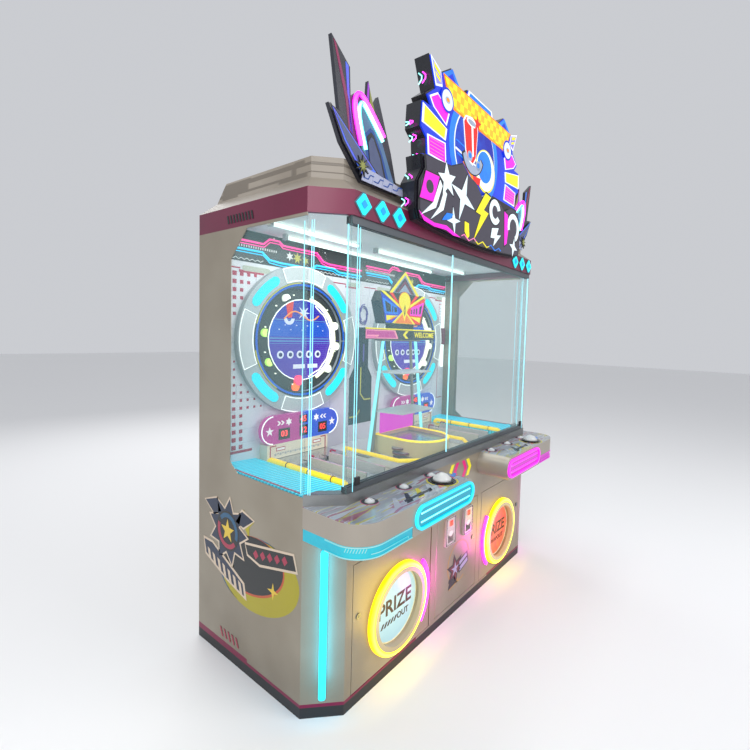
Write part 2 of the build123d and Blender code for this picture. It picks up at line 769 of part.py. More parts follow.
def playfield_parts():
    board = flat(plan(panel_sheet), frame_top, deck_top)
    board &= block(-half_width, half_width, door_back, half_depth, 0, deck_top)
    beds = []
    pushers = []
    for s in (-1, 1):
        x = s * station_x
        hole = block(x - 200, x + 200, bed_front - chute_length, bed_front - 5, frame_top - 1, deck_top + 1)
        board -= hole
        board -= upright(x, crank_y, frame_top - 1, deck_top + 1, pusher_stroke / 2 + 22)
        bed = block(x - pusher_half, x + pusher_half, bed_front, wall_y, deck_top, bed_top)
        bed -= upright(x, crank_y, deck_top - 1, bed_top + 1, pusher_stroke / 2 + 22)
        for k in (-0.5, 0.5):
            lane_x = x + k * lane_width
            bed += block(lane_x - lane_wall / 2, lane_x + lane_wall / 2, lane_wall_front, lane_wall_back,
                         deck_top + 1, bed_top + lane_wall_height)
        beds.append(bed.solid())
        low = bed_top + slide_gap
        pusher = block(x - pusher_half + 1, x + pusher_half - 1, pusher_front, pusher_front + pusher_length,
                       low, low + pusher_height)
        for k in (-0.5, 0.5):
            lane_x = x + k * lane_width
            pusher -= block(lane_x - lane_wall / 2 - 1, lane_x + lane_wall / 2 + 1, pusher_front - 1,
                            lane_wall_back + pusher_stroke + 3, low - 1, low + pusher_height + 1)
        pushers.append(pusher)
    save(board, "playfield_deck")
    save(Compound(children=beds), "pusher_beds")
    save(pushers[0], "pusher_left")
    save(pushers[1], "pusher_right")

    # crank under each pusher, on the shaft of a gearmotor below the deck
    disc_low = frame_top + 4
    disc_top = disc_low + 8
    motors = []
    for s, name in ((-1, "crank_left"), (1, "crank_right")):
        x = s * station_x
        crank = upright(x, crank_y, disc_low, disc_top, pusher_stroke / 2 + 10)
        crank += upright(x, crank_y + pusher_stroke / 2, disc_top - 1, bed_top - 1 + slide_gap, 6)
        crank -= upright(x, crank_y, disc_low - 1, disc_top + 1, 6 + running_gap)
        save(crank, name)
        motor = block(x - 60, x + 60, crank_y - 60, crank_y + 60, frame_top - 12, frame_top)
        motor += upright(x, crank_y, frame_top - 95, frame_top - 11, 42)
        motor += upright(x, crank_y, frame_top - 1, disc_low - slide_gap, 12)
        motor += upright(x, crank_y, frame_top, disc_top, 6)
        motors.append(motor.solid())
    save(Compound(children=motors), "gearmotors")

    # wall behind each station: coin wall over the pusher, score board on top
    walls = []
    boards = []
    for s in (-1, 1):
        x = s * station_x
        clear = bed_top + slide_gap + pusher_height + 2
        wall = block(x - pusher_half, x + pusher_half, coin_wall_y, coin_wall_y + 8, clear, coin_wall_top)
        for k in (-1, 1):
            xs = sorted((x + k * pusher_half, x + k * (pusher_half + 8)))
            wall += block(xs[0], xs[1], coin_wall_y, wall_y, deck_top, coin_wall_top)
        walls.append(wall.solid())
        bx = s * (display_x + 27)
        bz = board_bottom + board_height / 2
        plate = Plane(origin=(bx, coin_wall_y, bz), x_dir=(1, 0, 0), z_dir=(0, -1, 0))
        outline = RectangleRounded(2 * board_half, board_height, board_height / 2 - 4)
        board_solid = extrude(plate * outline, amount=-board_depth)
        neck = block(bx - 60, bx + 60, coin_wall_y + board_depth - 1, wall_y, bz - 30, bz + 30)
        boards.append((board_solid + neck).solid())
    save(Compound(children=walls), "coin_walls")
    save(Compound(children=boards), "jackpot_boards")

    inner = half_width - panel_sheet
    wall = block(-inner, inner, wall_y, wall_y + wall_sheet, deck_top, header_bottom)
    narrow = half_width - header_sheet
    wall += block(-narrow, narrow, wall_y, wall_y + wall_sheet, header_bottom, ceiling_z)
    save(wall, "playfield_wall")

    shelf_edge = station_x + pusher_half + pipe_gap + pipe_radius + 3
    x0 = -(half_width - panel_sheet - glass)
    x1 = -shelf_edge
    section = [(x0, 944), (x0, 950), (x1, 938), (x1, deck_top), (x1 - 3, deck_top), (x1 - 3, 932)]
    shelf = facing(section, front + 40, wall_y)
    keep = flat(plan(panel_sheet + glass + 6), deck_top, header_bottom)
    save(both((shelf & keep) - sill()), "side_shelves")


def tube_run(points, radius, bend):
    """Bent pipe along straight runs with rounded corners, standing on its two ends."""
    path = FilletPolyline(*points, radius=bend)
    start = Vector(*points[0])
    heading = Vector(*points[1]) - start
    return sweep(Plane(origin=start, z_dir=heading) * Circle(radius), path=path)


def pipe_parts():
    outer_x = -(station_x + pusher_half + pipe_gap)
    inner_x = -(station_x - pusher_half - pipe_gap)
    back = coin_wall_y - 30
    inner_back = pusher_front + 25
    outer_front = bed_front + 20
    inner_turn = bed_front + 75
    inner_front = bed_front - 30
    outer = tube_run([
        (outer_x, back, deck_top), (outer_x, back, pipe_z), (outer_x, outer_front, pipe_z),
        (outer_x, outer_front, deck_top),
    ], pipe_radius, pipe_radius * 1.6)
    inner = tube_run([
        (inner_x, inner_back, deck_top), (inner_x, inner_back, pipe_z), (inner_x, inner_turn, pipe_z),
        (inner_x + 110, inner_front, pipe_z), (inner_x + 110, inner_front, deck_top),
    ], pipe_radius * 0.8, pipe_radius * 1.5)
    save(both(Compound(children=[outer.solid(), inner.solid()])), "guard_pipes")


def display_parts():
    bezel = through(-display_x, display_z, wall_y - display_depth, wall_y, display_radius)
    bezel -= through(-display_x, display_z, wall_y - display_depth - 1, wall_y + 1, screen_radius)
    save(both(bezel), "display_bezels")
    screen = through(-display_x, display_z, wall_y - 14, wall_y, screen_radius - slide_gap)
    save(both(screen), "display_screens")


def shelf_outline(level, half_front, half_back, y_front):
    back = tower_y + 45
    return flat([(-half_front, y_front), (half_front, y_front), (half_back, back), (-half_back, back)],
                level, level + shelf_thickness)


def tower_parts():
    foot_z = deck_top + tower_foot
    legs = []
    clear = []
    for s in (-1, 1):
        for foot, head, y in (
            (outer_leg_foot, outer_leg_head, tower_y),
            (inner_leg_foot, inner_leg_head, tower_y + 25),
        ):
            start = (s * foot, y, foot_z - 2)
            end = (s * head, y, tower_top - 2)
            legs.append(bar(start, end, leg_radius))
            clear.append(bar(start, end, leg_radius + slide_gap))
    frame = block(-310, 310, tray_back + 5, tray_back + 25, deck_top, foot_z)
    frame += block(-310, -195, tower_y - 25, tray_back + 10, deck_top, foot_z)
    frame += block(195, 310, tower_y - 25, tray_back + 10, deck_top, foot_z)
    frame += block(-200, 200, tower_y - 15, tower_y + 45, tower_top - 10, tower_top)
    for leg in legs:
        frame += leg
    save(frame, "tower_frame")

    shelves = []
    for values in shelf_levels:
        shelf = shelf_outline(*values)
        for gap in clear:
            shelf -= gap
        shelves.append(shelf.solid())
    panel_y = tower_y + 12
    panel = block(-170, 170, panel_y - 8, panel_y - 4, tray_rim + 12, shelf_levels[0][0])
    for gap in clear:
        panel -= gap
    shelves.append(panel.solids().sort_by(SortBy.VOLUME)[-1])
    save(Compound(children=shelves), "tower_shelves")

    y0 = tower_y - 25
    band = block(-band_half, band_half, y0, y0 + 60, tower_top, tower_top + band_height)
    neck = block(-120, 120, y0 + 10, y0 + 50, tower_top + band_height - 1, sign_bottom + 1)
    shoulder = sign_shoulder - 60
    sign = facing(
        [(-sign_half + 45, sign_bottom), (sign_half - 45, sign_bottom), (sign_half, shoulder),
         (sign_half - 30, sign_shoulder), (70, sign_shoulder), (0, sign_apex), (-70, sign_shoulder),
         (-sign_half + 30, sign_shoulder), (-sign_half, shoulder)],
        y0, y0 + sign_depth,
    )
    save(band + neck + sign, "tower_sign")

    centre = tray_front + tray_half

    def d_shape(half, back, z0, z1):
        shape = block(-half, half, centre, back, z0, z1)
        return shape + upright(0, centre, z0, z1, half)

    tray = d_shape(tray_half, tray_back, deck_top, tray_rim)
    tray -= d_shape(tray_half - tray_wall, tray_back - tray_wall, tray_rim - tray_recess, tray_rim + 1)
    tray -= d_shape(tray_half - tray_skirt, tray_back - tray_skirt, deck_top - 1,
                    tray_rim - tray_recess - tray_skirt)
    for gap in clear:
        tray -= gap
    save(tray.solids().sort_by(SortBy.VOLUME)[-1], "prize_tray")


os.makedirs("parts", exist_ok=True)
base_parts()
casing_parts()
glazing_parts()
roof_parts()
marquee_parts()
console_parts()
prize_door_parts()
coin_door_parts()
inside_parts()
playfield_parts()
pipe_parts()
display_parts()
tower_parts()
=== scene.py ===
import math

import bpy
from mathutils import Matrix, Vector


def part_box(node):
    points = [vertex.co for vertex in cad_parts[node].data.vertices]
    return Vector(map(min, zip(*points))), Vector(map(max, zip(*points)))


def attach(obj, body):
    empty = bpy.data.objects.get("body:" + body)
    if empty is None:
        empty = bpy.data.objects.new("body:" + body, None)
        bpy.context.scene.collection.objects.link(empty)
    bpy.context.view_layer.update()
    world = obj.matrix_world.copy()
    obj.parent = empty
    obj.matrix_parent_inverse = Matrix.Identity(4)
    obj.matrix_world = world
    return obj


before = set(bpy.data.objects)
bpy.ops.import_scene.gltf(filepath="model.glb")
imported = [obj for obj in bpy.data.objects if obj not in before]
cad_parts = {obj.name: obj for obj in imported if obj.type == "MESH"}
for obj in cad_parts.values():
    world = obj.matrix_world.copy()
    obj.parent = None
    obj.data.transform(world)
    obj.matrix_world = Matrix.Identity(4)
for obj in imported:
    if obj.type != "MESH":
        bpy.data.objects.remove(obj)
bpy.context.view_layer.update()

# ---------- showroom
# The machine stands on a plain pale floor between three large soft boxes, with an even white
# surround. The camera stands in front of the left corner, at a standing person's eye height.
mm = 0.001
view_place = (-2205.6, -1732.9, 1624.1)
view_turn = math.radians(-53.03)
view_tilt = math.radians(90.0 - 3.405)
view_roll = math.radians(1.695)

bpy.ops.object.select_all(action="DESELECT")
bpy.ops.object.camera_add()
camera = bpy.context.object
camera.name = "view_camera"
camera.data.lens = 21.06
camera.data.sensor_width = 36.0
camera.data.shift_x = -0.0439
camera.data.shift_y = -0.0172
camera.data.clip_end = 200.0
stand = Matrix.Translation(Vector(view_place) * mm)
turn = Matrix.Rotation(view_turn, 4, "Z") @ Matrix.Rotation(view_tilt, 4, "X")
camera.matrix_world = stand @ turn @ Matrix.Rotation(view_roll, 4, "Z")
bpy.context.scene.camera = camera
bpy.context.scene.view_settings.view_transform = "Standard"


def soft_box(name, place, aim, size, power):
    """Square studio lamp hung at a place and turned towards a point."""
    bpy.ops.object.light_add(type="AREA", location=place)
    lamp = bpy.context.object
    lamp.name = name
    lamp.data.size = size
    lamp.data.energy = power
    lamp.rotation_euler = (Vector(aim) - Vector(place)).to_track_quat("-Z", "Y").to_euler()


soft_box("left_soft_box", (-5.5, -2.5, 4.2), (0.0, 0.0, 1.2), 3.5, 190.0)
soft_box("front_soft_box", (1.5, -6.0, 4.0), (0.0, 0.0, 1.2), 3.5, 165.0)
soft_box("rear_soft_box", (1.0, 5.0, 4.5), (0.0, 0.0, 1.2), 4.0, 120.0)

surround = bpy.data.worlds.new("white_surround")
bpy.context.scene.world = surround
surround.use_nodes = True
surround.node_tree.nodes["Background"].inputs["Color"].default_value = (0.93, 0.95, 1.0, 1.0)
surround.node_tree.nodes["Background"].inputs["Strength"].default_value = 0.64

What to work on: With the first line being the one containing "tray = d_shape(tray_half, tray_back, deck_top, tray_rim)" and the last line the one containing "bpy.data.objects.remove(obj)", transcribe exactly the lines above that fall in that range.

Exercise response:
    tray = d_shape(tray_half, tray_back, deck_top, tray_rim)
    tray -= d_shape(tray_half - tray_wall, tray_back - tray_wall, tray_rim - tray_recess, tray_rim + 1)
    tray -= d_shape(tray_half - tray_skirt, tray_back - tray_skirt, deck_top - 1,
                    tray_rim - tray_recess - tray_skirt)
    for gap in clear:
        tray -= gap
    save(tray.solids().sort_by(SortBy.VOLUME)[-1], "prize_tray")


os.makedirs("parts", exist_ok=True)
base_parts()
casing_parts()
glazing_parts()
roof_parts()
marquee_parts()
console_parts()
prize_door_parts()
coin_door_parts()
inside_parts()
playfield_parts()
pipe_parts()
display_parts()
tower_parts()
=== scene.py ===
import math

import bpy
from mathutils import Matrix, Vector


def part_box(node):
    points = [vertex.co for vertex in cad_parts[node].data.vertices]
    return Vector(map(min, zip(*points))), Vector(map(max, zip(*points)))


def attach(obj, body):
    empty = bpy.data.objects.get("body:" + body)
    if empty is None:
        empty = bpy.data.objects.new("body:" + body, None)
        bpy.context.scene.collection.objects.link(empty)
    bpy.context.view_layer.update()
    world = obj.matrix_world.copy()
    obj.parent = empty
    obj.matrix_parent_inverse = Matrix.Identity(4)
    obj.matrix_world = world
    return obj


before = set(bpy.data.objects)
bpy.ops.import_scene.gltf(filepath="model.glb")
imported = [obj for obj in bpy.data.objects if obj not in before]
cad_parts = {obj.name: obj for obj in imported if obj.type == "MESH"}
for obj in cad_parts.values():
    world = obj.matrix_world.copy()
    obj.parent = None
    obj.data.transform(world)
    obj.matrix_world = Matrix.Identity(4)
for obj in imported:
    if obj.type != "MESH":
        bpy.data.objects.remove(obj)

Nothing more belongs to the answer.